ジョアンナに与えられた仕事は"世界中から毎日、大量に届く、サリンジャーへのファンレターを読み、本人に代わって返事を書くこと。

しかし、その返事はもうテンプレ、定型文として何十年も変わりません。その決まり切った文章、「本人からは返信しません」旨の断り状/詫び状を、一字一句間違わないようにタイピングし、ファンに返信します。

ジョアンナはサリンジャー本人に届かない、そのファンレターを読んで定型文の返事を書き続けますが、手紙の熱量にあてられて、ふと、思いつきから自分で、個人的に返事を書いてしまいます。

そんなある日、ジョアンナのデスクの電話が鳴ります。

『はい、もしもし??』

『君の上司はいるかな?私だが、、、』

『え、、、!!!もしかしてサリンジャーさん!!??』

サリンジャーへのファンレターを通して、そして、サリンジャーと関わることでジョアンナは大切なことに気づいていきます。
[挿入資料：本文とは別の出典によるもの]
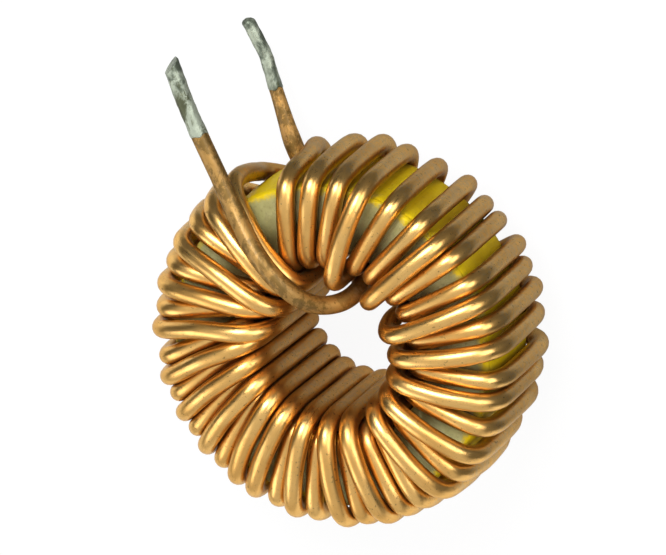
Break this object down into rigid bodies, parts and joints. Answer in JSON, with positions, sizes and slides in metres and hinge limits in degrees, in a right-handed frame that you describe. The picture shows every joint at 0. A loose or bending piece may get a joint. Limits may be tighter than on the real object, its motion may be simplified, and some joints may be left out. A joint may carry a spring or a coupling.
{
  "type": "toroidal inductor",
  "caption": "Toroidal inductor: a yellow iron-powder ring with one pale face, wound all round with heavy enamelled copper wire, with two tinned leads.",
  "frame": {"origin": "centre of the iron-powder ring, on its axis and half way up its height", "axes": "+Z along the ring's axis towards the pale coded face, +Y roughly the way both leads leave the rim"},
  "size_m": [0.0272, 0.0353, 0.0156],
  "materials": {
    "core": "satin",
    "face_coat": "matte",
    "winding": "glossy enamel",
    "tin": "satin"
  },
  "bodies": {
    "root": {"core": "core", "face_coat": "face_coat", "winding": "winding", "tin_front": "tin", "tin_rear": "tin"}
  },
  "joints": []
}
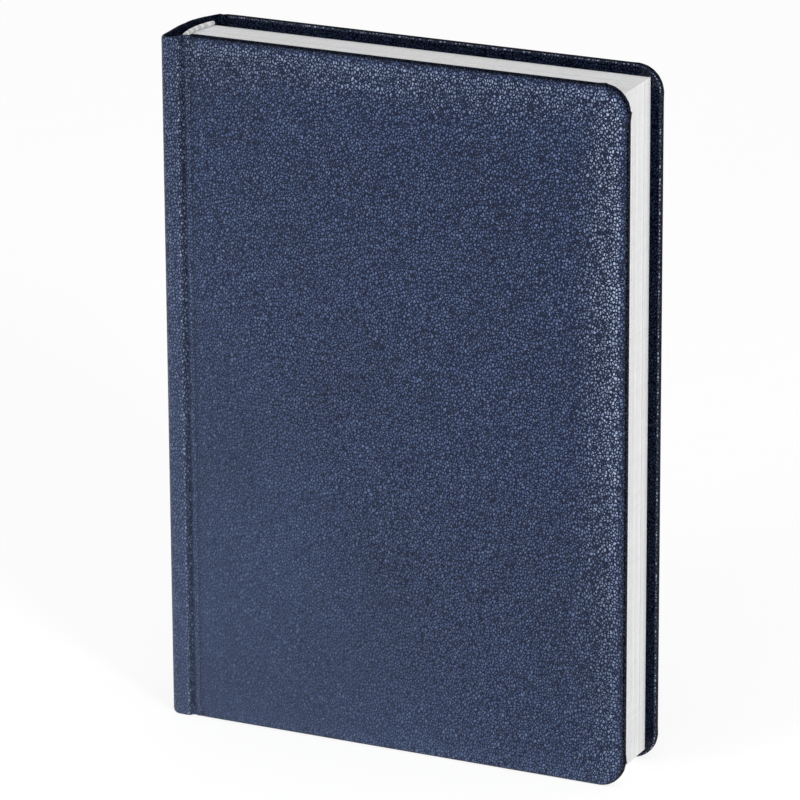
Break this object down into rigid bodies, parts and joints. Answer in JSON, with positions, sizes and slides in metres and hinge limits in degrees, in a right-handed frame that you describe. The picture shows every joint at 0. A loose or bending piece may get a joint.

そんな映画、『マイ・ニューヨーク・ダイアリー』。

まるで出版界の「プラダを着た悪魔」。という作品。しかし、これは実話!冷徹にビジネスメリット追求と作家の尊厳を守り抜くのが自身の行動原理の上司マーガレット。シガニー・ウィーバーはその揺るがない信念の持ち主を完璧に演じます。

そして、自身、作家を目指すジョアンナは人間が豊に生きるための糧としての文学の力を信じています。サリンジャーのような作家の尊厳を守りながらいかに「文学」で人々の営みに寄り添えるのか、葛藤する主人公、ジョアンナ。

マーガレット・クアリーもシガニーに勝るとも劣らない心の揺らぎを捉える演技で応えます。

90'sNYの息吹きも魅力的に捉えている作品です。サリンジャーファンや、文学ファンはもちろん、稀代の作家を知らないあなたにも、文学のみならず、好きな道を追求する意味、意義とその価値を考えさせてくれる作品として熱くお薦めします。

映画『マイ・ニューヨーク・ダイアリー』は、公開中です。